Waiver and Severability
The failure by Ketra to enforce any provision of these Standard Terms will not constitute a waiver of future enforcement of that or any other provision. If for any reason a court of competent jurisdiction finds any provision of these Standard Terms invalid or unenforceable, that provision will be enforced to the maximum extent permissible and the other provisions of these Standard Terms will remain in full force and effect.
These Standard Terms, including the Ketra Limited Warranty and Ketra EULA, both of which are incorporated by reference into these Standard Terms, constitutes the complete and exclusive agreement between Ketra and Customer regarding its subject matter and supercedes all prior or contemporaneous quotations, agreements, communications or understandings, whether written or oral, relating to its subject matter. Any waiver, modification or amendment of any provision of these Standard Terms will be effective only if in writing and signed by duly authorized representatives of each party.
Customer will not export or re-export, directly or indirectly, the Products, or any technical information related thereto, or any direct products thereof, to any destination or person prohibited or restricted by the export control laws and regulations of the United States, without the prior authorization from the appropriate governmental authorities.

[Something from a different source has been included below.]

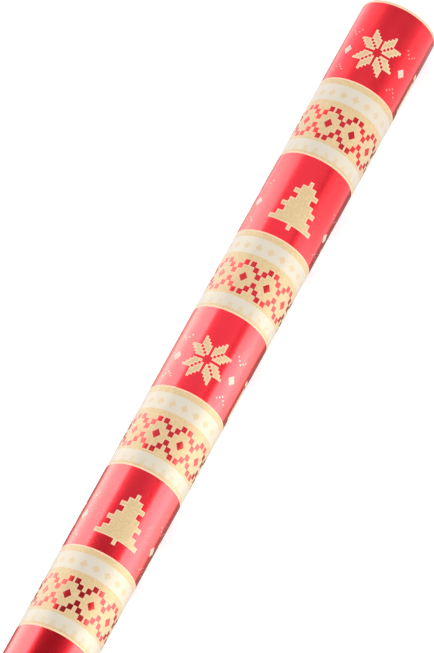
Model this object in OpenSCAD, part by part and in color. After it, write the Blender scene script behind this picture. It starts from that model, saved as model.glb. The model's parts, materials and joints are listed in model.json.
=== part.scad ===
// Roll of wrapping paper lying on its side: a spiral-wound chipboard core, a web of foil paper
// wound on it, and the free end of the web, which uncurls from the back of the roll.
//
// The roll lies along X with its lowest line on z = 0 and its middle over the origin.
// Angles are counted from the line it rests on, round the back (+Y), over the top.

/* [Roll] */
// Width of the paper web, which is the length of the roll
web_w = 700; // [400:10:1000]
// Outside diameter of the wound roll
roll_d = 38; // [34:0.5:60]
// Thickness of the foil paper
paper_t = 0.09; // [0.06:0.01:0.15]

/* [Core] */
// Inside diameter of the chipboard core
core_bore_d = 32.4; // [24:0.2:33]
// Thickness of one chipboard ply
ply_t = 0.4; // [0.3:0.05:0.5]
// Radial play between the core and the first turn
core_play = 0.05; // [0.02:0.01:0.1]

/* [Free end] */
// Angle from the resting line to the line where the free end leaves the roll
leaf_start = 11; // [11:1:20]
// Angle that one strip of the free end covers
strip_angle = 19.8; // [10:0.1:20]
// Air under the free end where it lies on the turn below
leaf_air = 0.3; // [0.2:0.05:0.5]

/* [Hidden] */
$fn = 96;

roll_r = roll_d / 2;
core_bore_r = core_bore_d / 2;
core_r = core_bore_r + 3 * ply_t;
winding_bore_r = core_r + core_play;

// The free end and the pocket that it lies in
strip_count = 5;
leaf_angle = strip_count * strip_angle;
leaf_in_r = roll_r - paper_t;
pocket_r = leaf_in_r - leaf_air;
strip_gap = 0.1;
strip_gap_angle = strip_gap / roll_r * 180 / PI;
pocket_margin_angle = 0.8;
over = 1;

chipboard = "#b08a5e";
liner = "#c7a678";
foil = "#d3203a";
foil_light = "#dd4a5a";

// Turns a shape made round +Z, with its angle 0 along +X, into the lying roll's own place.
module lay_down() {
    translate([0, 0, roll_r]) rotate([0, 90, 0]) children();
}

module tube(inner_r, outer_r) {
    difference() {
        cylinder(r = outer_r, h = web_w, center = true);
        cylinder(r = inner_r, h = web_w + 2 * over, center = true);
    }
}

// Part of a tube from one angle to another.
module tube_part(inner_r, outer_r, from, to, length) {
    rotate([0, 0, from])
        rotate_extrude(angle = to - from)
            translate([inner_r, -length / 2]) square([outer_r - inner_r, length]);
}

// One of the core's three plies, counted from the bore outwards.
module core_ply(number) {
    lay_down() tube(core_bore_r + number * ply_t, core_bore_r + (number + 1) * ply_t);
}

module core_liner_ply() { color(liner) core_ply(0); }
module core_middle_ply() { color(chipboard) core_ply(1); }
module core_outer_ply() { color(chipboard) core_ply(2); }

// All the turns that stay wound, with the pocket under the free end.
module wound_paper() {
    color(foil) lay_down() difference() {
        tube(winding_bore_r, roll_r);
        tube_part(
            pocket_r, roll_r + over,
            leaf_start, leaf_start + leaf_angle + pocket_margin_angle,
            web_w + 2 * over
        );
    }
}

// One strip of the free end. It hinges on its lower edge, along the paper's outer face.
module leaf_strip(number) {
    from = leaf_start + (number - 1) * strip_angle;
    color(number % 2 == 0 ? foil : foil_light) lay_down()
        tube_part(leaf_in_r, roll_r, from + strip_gap_angle, from + strip_angle, web_w);
}

core_liner_ply();
core_middle_ply();
core_outer_ply();
wound_paper();
leaf_strip(1);  // leaf_strip_1
leaf_strip(2);  // leaf_strip_2
leaf_strip(3);  // leaf_strip_3
leaf_strip(4);  // leaf_strip_4
leaf_strip(5);  // leaf_strip_5
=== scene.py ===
"""Looks of a wrapping paper roll: a foil sheet with a knitting-pattern print, wound on a chipboard core.

The roll lies along X on the floor. Angles round it are in degrees from the line it rests on, round the
back (+Y) and over the top. They go on below zero for the turns further in, so that one angle names one
place on the wound sheet.
"""

import json
import math

import bmesh
import bpy
import numpy as np
from mathutils import Matrix, Vector


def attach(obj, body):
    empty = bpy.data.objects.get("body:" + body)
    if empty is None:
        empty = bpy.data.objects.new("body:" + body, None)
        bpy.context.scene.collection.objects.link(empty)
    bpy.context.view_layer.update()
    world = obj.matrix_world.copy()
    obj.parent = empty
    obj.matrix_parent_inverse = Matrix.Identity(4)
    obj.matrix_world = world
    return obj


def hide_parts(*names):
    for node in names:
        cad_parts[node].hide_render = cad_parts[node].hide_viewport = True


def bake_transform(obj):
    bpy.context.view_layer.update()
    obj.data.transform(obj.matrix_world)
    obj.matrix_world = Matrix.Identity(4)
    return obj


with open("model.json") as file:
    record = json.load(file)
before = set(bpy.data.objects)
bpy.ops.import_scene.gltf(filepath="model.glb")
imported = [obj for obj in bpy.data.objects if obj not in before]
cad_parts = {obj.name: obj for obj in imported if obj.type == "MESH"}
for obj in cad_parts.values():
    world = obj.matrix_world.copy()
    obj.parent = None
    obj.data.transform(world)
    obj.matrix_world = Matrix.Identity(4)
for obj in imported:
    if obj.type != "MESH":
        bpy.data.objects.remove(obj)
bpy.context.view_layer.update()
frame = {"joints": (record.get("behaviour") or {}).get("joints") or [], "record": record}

# ---------------------------------------------------------------- sizes, in metres and degrees

record = frame["record"]
bore = next(m for m in record["mounts"] if m["name"] == "core_bore")
uncurls = sorted((j for j in frame["joints"] if j["name"].startswith("leaf_uncurl")), key=lambda j: j["name"])
ROLL_R = bore["pos_m"][2]
BORE_R = bore["dims"]["r_mm"] / 1000
HALF_WEB = bore["dims"]["length_mm"] / 2000
MM = 0.001

PAPER_T = 0.075 * MM
PLY_T = 0.4 * MM
CORE_R = BORE_R + 3 * PLY_T
CORE_PLAY = 0.06 * MM
FIRST_TURN_R = CORE_R + CORE_PLAY + PAPER_T
TURNS = 17
TURN = 360.0


def angle_of(joint):
    """The angle round the roll at which a hinge of the free end lies."""
    _, y, z = joint["pos_m"]
    return math.degrees(math.atan2(y, ROLL_R - z))


LEAF_ANGLES = [angle_of(j) for j in uncurls]
STRIP = uncurls[0]["range_deg"][1]
LEAF_FROM = LEAF_ANGLES[0] - STRIP / 2
FREE_EDGE = LEAF_ANGLES[-1] + STRIP
# The turn under the free end lies lower than the paper's thickness asks for, because the bend of one strip
# pushes the paper just below its hinge a tenth of a millimetre inwards.
STEP_UNDER_LEAF = 0.19 * MM
SEAT_ANGLE = FREE_EDGE - TURN
INNER_END = FREE_EDGE - TURN * TURNS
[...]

All notices required or permitted to be given under these Standard Terms will be in writing and will be deemed given: (i) upon actual delivery, if made by personal service; (ii) three (3) days after mailing, if made by U.S. certified or registered mail; and (iii) one (1) business day after delivery to the courier or overnight delivery service, if made by courier or overnight delivery service. All notices will be addressed as set forth on the purchase order, invoice or shipping notice, as applicable, or to such other address as the party who is to receive the notice so designates by written notice to the other.